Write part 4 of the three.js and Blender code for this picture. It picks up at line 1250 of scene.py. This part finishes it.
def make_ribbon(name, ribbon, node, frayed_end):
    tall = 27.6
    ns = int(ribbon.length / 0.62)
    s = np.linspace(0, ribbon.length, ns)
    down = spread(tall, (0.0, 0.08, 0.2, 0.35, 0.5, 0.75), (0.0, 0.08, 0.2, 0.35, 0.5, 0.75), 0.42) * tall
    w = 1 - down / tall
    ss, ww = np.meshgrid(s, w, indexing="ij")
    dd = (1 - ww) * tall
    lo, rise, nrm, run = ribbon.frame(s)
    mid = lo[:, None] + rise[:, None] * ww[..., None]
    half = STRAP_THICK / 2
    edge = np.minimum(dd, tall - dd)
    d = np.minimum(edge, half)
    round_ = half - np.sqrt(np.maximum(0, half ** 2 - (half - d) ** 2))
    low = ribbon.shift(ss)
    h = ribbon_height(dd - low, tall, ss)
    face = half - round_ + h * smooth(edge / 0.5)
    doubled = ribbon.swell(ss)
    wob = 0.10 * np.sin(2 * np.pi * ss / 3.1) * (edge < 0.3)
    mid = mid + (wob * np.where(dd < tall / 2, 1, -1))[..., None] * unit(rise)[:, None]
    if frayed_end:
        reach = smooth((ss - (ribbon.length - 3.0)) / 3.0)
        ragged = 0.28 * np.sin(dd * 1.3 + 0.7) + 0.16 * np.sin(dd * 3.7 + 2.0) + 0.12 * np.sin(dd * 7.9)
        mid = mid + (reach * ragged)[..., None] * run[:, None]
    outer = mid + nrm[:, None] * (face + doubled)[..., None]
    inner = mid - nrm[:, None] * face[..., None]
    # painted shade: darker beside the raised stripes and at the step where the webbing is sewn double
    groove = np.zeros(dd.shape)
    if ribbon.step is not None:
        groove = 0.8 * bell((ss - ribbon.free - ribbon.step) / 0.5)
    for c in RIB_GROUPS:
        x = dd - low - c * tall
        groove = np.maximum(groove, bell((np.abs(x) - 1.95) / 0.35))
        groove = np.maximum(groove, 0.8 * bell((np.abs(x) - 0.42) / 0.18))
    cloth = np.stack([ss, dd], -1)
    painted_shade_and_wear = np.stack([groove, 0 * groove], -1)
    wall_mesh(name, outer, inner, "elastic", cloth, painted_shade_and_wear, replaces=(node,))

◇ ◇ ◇

WRITTEN INSTRUCTION:
Extract the data exactly as given.

CORRECT RESULT:
Write part 4 of the three.js and Blender code for this picture. It picks up at line 1250 of scene.py. This part finishes it.
def make_ribbon(name, ribbon, node, frayed_end):
    tall = 27.6
    ns = int(ribbon.length / 0.62)
    s = np.linspace(0, ribbon.length, ns)
    down = spread(tall, (0.0, 0.08, 0.2, 0.35, 0.5, 0.75), (0.0, 0.08, 0.2, 0.35, 0.5, 0.75), 0.42) * tall
    w = 1 - down / tall
    ss, ww = np.meshgrid(s, w, indexing="ij")
    dd = (1 - ww) * tall
    lo, rise, nrm, run = ribbon.frame(s)
    mid = lo[:, None] + rise[:, None] * ww[..., None]
    half = STRAP_THICK / 2
    edge = np.minimum(dd, tall - dd)
    d = np.minimum(edge, half)
    round_ = half - np.sqrt(np.maximum(0, half ** 2 - (half - d) ** 2))
    low = ribbon.shift(ss)
    h = ribbon_height(dd - low, tall, ss)
    face = half - round_ + h * smooth(edge / 0.5)
    doubled = ribbon.swell(ss)
    wob = 0.10 * np.sin(2 * np.pi * ss / 3.1) * (edge < 0.3)
    mid = mid + (wob * np.where(dd < tall / 2, 1, -1))[..., None] * unit(rise)[:, None]
    if frayed_end:
        reach = smooth((ss - (ribbon.length - 3.0)) / 3.0)
        ragged = 0.28 * np.sin(dd * 1.3 + 0.7) + 0.16 * np.sin(dd * 3.7 + 2.0) + 0.12 * np.sin(dd * 7.9)
        mid = mid + (reach * ragged)[..., None] * run[:, None]
    outer = mid + nrm[:, None] * (face + doubled)[..., None]
    inner = mid - nrm[:, None] * face[..., None]
    # painted shade: darker beside the raised stripes and at the step where the webbing is sewn double
    groove = np.zeros(dd.shape)
    if ribbon.step is not None:
        groove = 0.8 * bell((ss - ribbon.free - ribbon.step) / 0.5)
    for c in RIB_GROUPS:
        x = dd - low - c * tall
        groove = np.maximum(groove, bell((np.abs(x) - 1.95) / 0.35))
        groove = np.maximum(groove, 0.8 * bell((np.abs(x) - 0.42) / 0.18))
    cloth = np.stack([ss, dd], -1)
    painted_shade_and_wear = np.stack([groove, 0 * groove], -1)
    wall_mesh(name, outer, inner, "elastic", cloth, painted_shade_and_wear, replaces=(node,))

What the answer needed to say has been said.